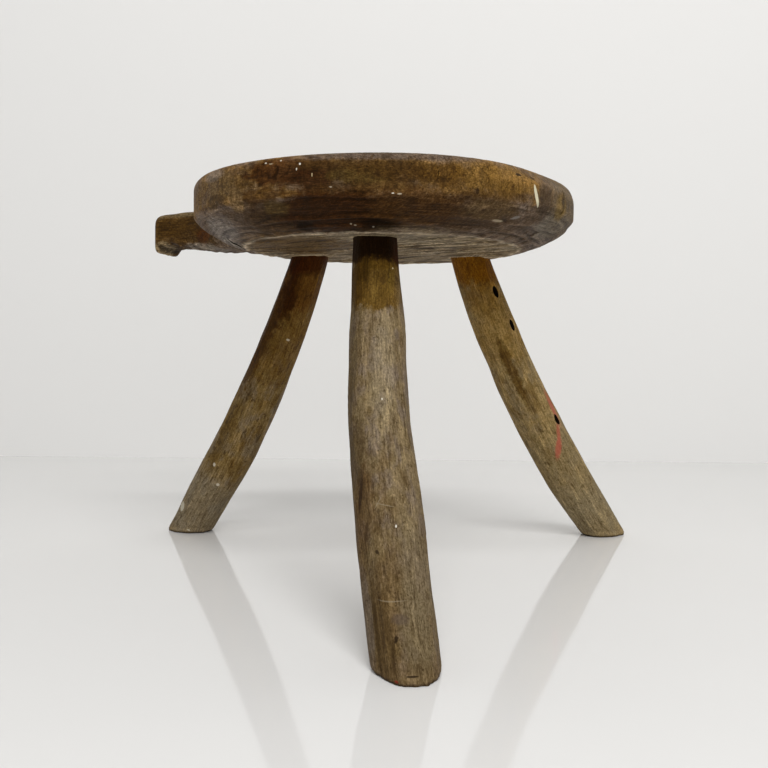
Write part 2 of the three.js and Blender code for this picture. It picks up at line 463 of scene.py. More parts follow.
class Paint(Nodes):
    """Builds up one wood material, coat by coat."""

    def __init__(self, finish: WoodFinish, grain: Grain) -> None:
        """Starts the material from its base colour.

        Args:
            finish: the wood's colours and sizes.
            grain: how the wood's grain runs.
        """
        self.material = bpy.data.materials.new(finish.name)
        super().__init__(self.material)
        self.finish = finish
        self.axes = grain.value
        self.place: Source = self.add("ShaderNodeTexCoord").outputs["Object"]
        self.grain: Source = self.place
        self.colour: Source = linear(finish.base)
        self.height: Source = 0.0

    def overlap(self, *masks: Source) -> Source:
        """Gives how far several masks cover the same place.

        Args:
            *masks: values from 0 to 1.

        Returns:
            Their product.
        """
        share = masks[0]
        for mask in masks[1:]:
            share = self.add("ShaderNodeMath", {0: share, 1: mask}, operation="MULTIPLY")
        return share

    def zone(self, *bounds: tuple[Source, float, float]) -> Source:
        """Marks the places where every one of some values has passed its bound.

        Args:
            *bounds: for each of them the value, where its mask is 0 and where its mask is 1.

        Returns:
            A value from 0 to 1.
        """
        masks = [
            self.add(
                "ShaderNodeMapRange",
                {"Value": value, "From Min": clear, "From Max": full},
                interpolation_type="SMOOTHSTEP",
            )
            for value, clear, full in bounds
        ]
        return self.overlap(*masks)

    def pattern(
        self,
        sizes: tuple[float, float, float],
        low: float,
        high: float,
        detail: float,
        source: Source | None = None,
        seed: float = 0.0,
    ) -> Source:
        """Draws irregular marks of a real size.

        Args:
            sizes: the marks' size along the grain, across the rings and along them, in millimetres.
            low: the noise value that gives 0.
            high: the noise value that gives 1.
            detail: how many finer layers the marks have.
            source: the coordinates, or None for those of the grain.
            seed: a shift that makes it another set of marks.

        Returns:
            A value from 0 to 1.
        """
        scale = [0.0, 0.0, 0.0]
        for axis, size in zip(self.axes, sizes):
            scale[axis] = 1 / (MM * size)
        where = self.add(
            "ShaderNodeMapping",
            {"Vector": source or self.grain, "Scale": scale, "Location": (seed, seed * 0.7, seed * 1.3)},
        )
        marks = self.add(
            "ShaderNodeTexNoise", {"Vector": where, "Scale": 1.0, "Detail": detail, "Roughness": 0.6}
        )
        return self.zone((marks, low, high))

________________

Directions:
Output exactly the leading lines of the data, up to and including the line marked by "return self.overlap(*masks)".

Result for this task:
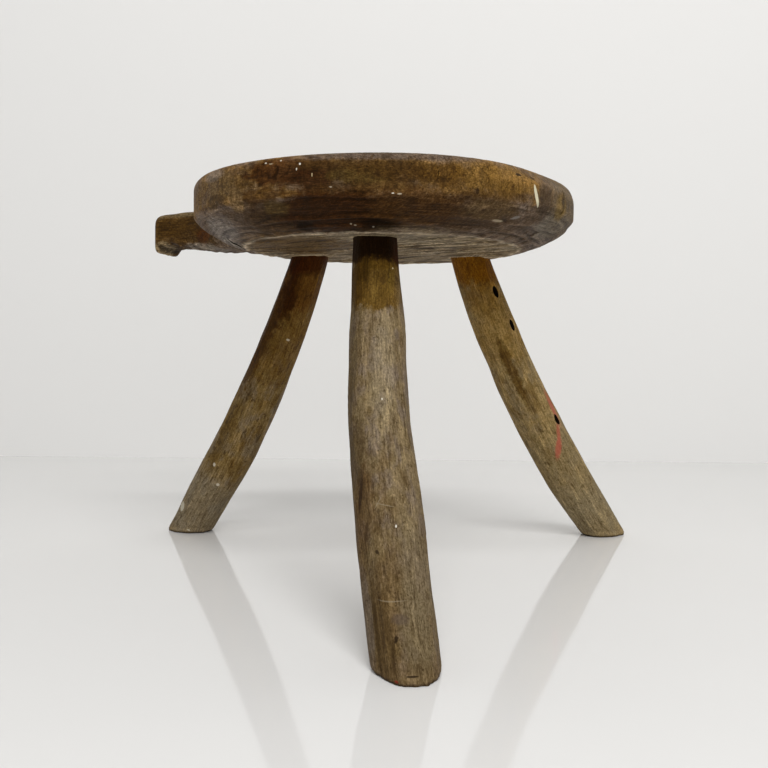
Write part 2 of the three.js and Blender code for this picture. It picks up at line 463 of scene.py. More parts follow.
class Paint(Nodes):
    """Builds up one wood material, coat by coat."""

    def __init__(self, finish: WoodFinish, grain: Grain) -> None:
        """Starts the material from its base colour.

        Args:
            finish: the wood's colours and sizes.
            grain: how the wood's grain runs.
        """
        self.material = bpy.data.materials.new(finish.name)
        super().__init__(self.material)
        self.finish = finish
        self.axes = grain.value
        self.place: Source = self.add("ShaderNodeTexCoord").outputs["Object"]
        self.grain: Source = self.place
        self.colour: Source = linear(finish.base)
        self.height: Source = 0.0

    def overlap(self, *masks: Source) -> Source:
        """Gives how far several masks cover the same place.

        Args:
            *masks: values from 0 to 1.

        Returns:
            Their product.
        """
        share = masks[0]
        for mask in masks[1:]:
            share = self.add("ShaderNodeMath", {0: share, 1: mask}, operation="MULTIPLY")
        return share

    def zone(self, *bounds: tuple[Source, float, float]) -> Source:
        """Marks the places where every one of some values has passed its bound.

        Args:
            *bounds: for each of them the value, where its mask is 0 and where its mask is 1.

        Returns:
            A value from 0 to 1.
        """
        masks = [
            self.add(
                "ShaderNodeMapRange",
                {"Value": value, "From Min": clear, "From Max": full},
                interpolation_type="SMOOTHSTEP",
            )
            for value, clear, full in bounds
        ]
        return self.overlap(*masks)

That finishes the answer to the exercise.